* Start *
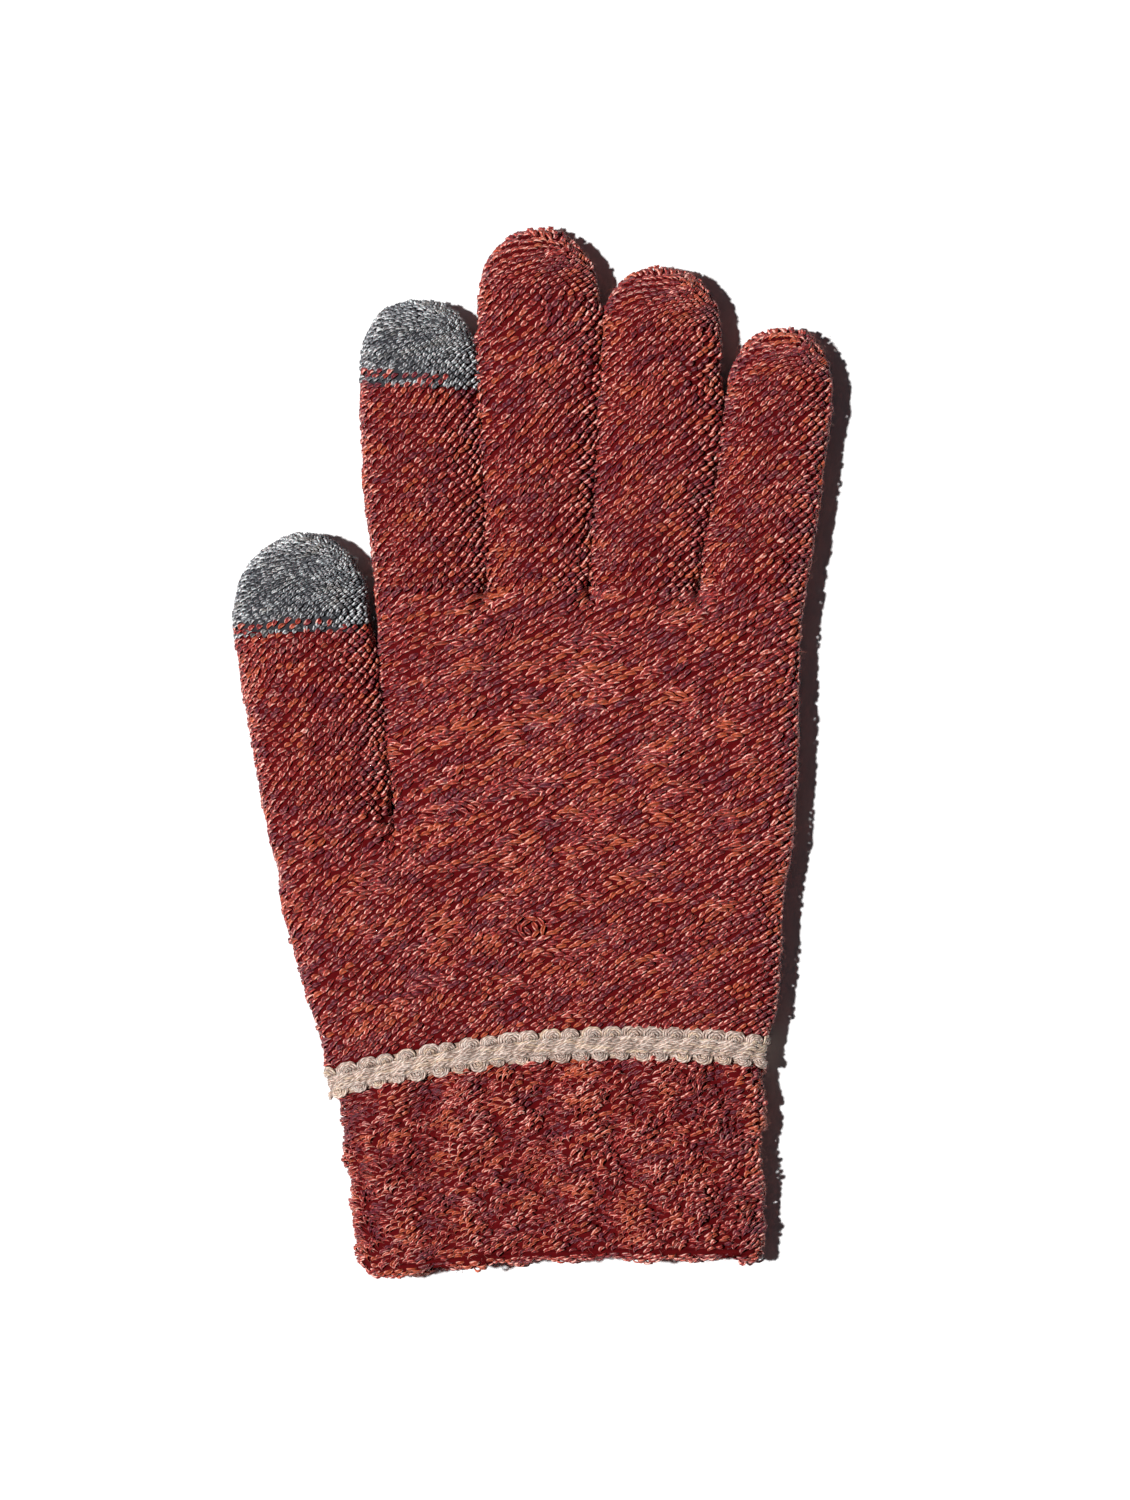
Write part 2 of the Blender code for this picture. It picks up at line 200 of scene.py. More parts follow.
class Edge:
    """Leftmost (side -1) or rightmost (side 1) x of some CAD nodes at any y, smoothed along y.

    low and high leave out the nodes' sloping ends; OFF_CORNERS keeps the rows off mesh corners.
    """

    OFF_CORNERS = 0.63
    BOTTOM_MARGIN, TOP_MARGIN = 0.5, 0.2

    def __init__(self, nodes, side, blur=3.0, low=-106.5, high=1000.0):
        starts, ends = [], []
        for name in nodes:
            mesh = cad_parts[name].data
            points = np.zeros(len(mesh.vertices) * 3)
            mesh.vertices.foreach_get("co", points)
            points = points.reshape(-1, 3) / MM
            edges = np.zeros(len(mesh.edges) * 2, np.int32)
            mesh.edges.foreach_get("vertices", edges)
            edges = edges.reshape(-1, 2)
            starts.append(points[edges[:, 0]])
            ends.append(points[edges[:, 1]])
        start, end = np.vstack(starts), np.vstack(ends)
        rows = []
        bottom = max(start[:, 1].min() + self.BOTTOM_MARGIN, low)
        top = min(start[:, 1].max() - self.TOP_MARGIN, high)
        for y in np.arange(math.floor(bottom) + self.OFF_CORNERS, top, 1.0):
            crossing = (start[:, 1] - y) * (end[:, 1] - y) < 0
            if crossing.any():
                a, b = start[crossing], end[crossing]
                part = (y - a[:, 1]) / (b[:, 1] - a[:, 1])
                x = a[:, 0] + part * (b[:, 0] - a[:, 0])
                rows.append((y, side * (side * x).max()))
        table = np.array(rows)
        self.y = table[:, 0]
        self.x = self.smoothed(table[:, 1], blur)

    @staticmethod
    def smoothed(values, sigma):
        """Gaussian blur that keeps the ends in place."""
        reach = int(3 * sigma) + 1
        kernel = np.exp(-0.5 * (np.arange(-reach, reach + 1) / sigma) ** 2)
        before = 2 * values[0] - values[1:reach + 1][::-1]
        after = 2 * values[-1] - values[-reach - 1:-1][::-1]
        return np.convolve(np.concatenate([before, values, after]), kernel / kernel.sum(), "valid")

    def __call__(self, y):
        return np.interp(y, self.y, self.x)


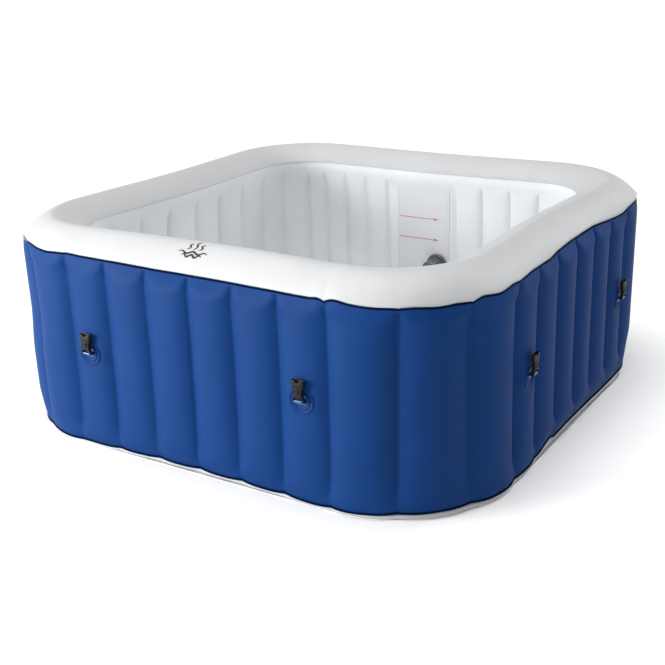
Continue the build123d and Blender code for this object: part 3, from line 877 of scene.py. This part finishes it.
def make_level_panel():
    """Welded plate with a pressed seam near its edge and holes for the two fittings."""
    low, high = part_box("level_panel")
    width, height = high.x - low.x, high.z - low.z
    middle = ((low.x + high.x) / 2, (low.z + high.z) / 2)
    front, back = low.y, high.y
    levels = [(0.0, back), (0.0, front + 0.0010), (0.0004, front + 0.0004), (0.0012, front + 0.0001)]
    levels += [(0.0050, front), (0.0058, front + 0.0006), (0.0070, front + 0.0007), (0.0078, front)]
    sections = []
    for inset, y in levels:
        edge = rounded_rectangle(width - 2 * inset, height - 2 * inset, 0.018 - inset)
        sections.append([(middle[0] + x, y, middle[1] + z) for x, z in edge])
    ob = loft("level_plate", sections)
    cutters = []
    for node in ("suction_pipe", "return_pipe"):
        a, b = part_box(node)
        x, z = (a.x + b.x) / 2, (a.z + b.z) / 2
        cutters.append(rod("hole", 0.021, (x, front - 0.02, z), (x, back + 0.02, z)))
    cut(ob, cutters)
    ob.data.shade_smooth()
    modify(ob, split_edges(40))
    finish_piece(ob, "tub", M["panel"], ["level_panel"])


make_level_panel()


# ---- Buckles, their patches and tabs ----
HINGE_Z = 0.299
HINGE_OUT = 0.0140
PATCH_FACE = 0.0015


def wall_matrix(side, along, z, out=0.0):
    """Places something made round the origin, facing -Y, on a wall."""
    turn = Matrix.Rotation(side * math.pi / 2, 4, "Z")
    return turn @ Matrix.Translation((along, -(WALL_FACE + out), z))


def make_patch_mesh():
    """Round welded patch with two pressed rings and a soft edge."""
    profile = [(0.0, 0.0015), (0.0205, 0.0015), (0.0214, 0.0018), (0.0222, 0.0027), (0.0232, 0.0031)]
    profile += [(0.0241, 0.0027), (0.0248, 0.0012), (0.0252, 0.0003), (0.0260, 0.0003), (0.0264, 0.0012)]
    profile += [(0.0272, 0.0015), (0.0310, 0.0015), (0.0318, 0.0019), (0.0326, 0.0028), (0.0335, 0.0031)]
    profile += [(0.0343, 0.0026), (0.0349, 0.0012), (0.0353, 0.0003), (0.0361, 0.0003), (0.0366, 0.0011)]
    profile += [(0.0374, 0.0012), (0.0379, 0.0008), (0.0381, 0.0), (0.0381, -0.0008)]
    sides = 96
    verts = [(0, -profile[0][1], 0)]
    for radius, out in profile[1:]:
        verts += [(radius * c, -out, radius * s) for c, s in circle(sides)]
    faces = disc_faces(len(profile) - 1, sides)
    faces.append(tuple(reversed(range(len(verts) - sides, len(verts)))))
    return verts, faces


def make_tab_mesh():
    """Vinyl loop round the crossbar, with two flaps fixed to the patch by rows of stitches."""
    gap, thick = 0.0027, 0.0015
    bend = HINGE_OUT - PATCH_FACE
    middle = gap + thick / 2
    path = [(thick / 2, -0.0127 + 0.0019 * i) for i in range(5)]
    path.append((thick / 2 + 0.0004, -middle - 0.0005))
    path += [(lerp(0.0025, bend, i / 4), -middle) for i in range(5)]
    for i in range(1, 12):
        turn = -math.pi / 2 + math.pi * i / 12
        path.append((bend + middle * math.cos(turn), middle * math.sin(turn)))
    path += [(out, -z) for out, z in reversed(path[:11])]
    width = [(-0.0125, 0.35), (-0.0121, 0.85), (-0.0112, 1.0), (-0.0060, 0.94), (0.0, 1.0)]
    width += [(-x, share) for x, share in reversed(width[:4])]
    sections = []
    for k, (out, z) in enumerate(path):
        a, b = path[max(k - 1, 0)], path[min(k + 1, len(path) - 1)]
        d = Vector((b[0] - a[0], b[1] - a[1])).normalized() * thick / 2
        faces_of = []
        for side in (1, -1):
            faces_of.append([(x, -(PATCH_FACE + out - d.y * side * share), z + d.x * side * share)
                             for x, share in width])
        sections.append(faces_of[0][::-1] + faces_of[1])
    verts, faces = closed_loft(sections)
    # two rows of short raised threads on each flap
    for flap in (-1, 1):
        for row in (0.0062, 0.0104):
            for i in range(-4, 5):
                thread = stitch((i * 0.0026, -(PATCH_FACE + thick), flap * row), 0.00085, 0.00035)
                add_part(verts, faces, *thread)
    return verts, faces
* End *
__AIM OF THE EXERCISE__
Begin with the first line of the listing and copy exactly through the line that contains "for name in", please, keeping both ends and leaving out everything after.

__THE REPLY__
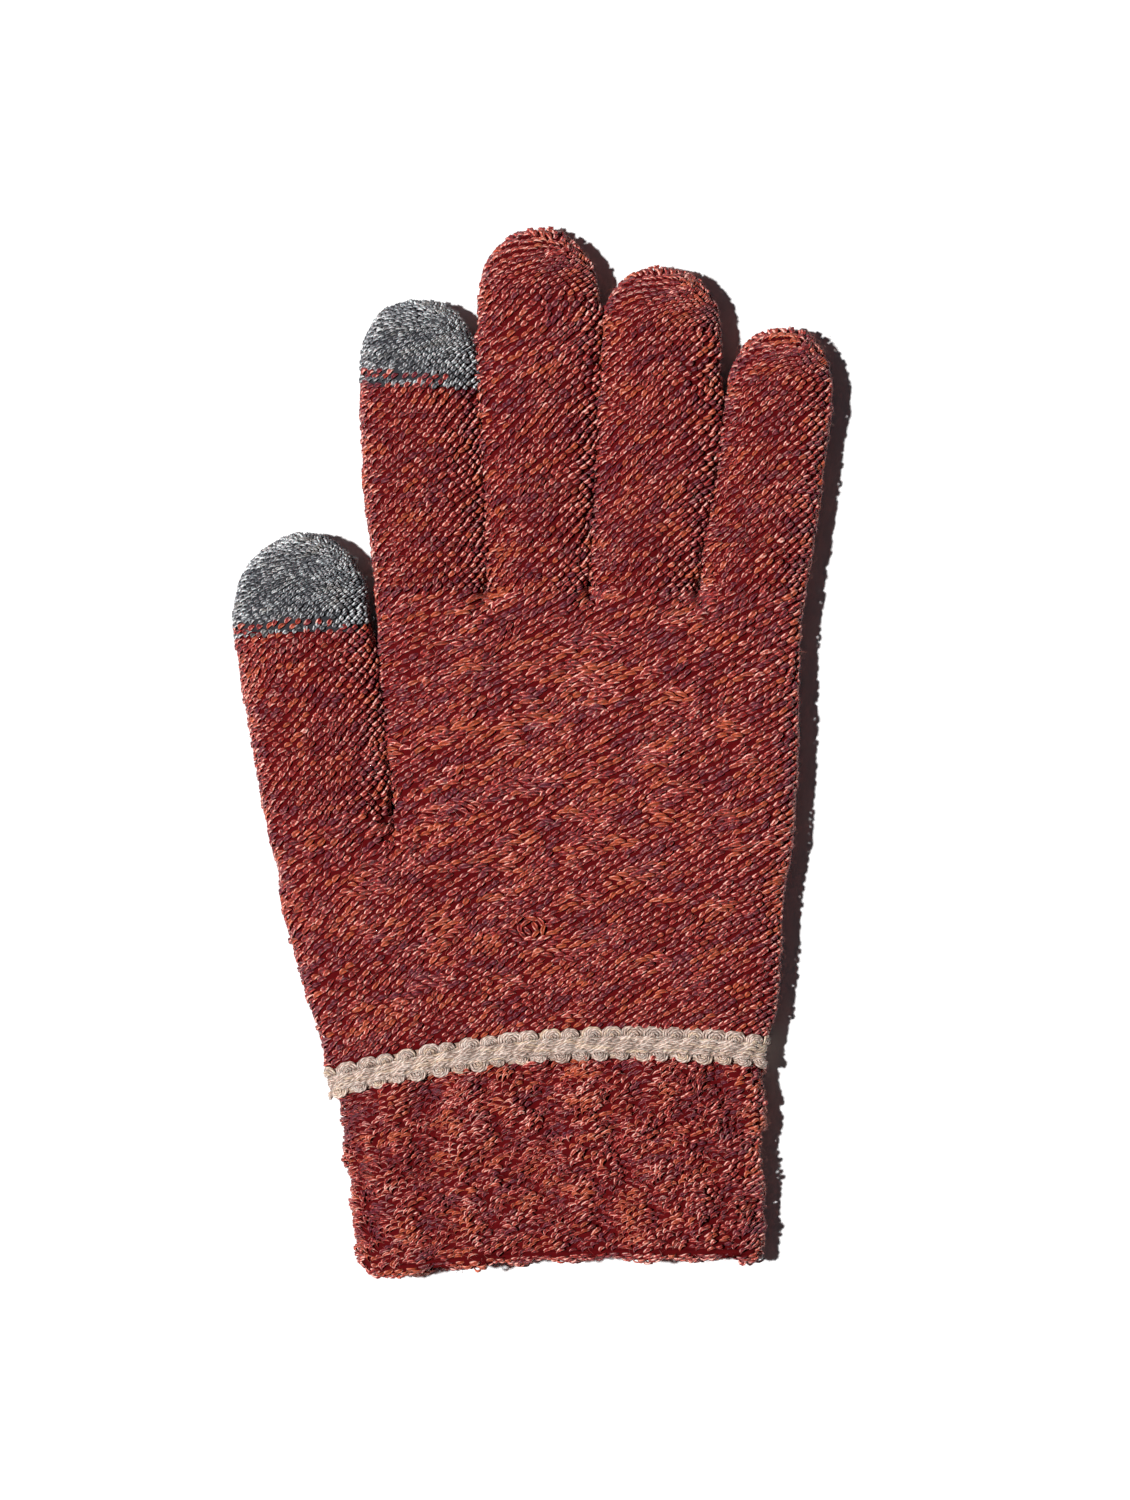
Write part 2 of the Blender code for this picture. It picks up at line 200 of scene.py. More parts follow.
class Edge:
    """Leftmost (side -1) or rightmost (side 1) x of some CAD nodes at any y, smoothed along y.

    low and high leave out the nodes' sloping ends; OFF_CORNERS keeps the rows off mesh corners.
    """

    OFF_CORNERS = 0.63
    BOTTOM_MARGIN, TOP_MARGIN = 0.5, 0.2

    def __init__(self, nodes, side, blur=3.0, low=-106.5, high=1000.0):
        starts, ends = [], []
        for name in nodes:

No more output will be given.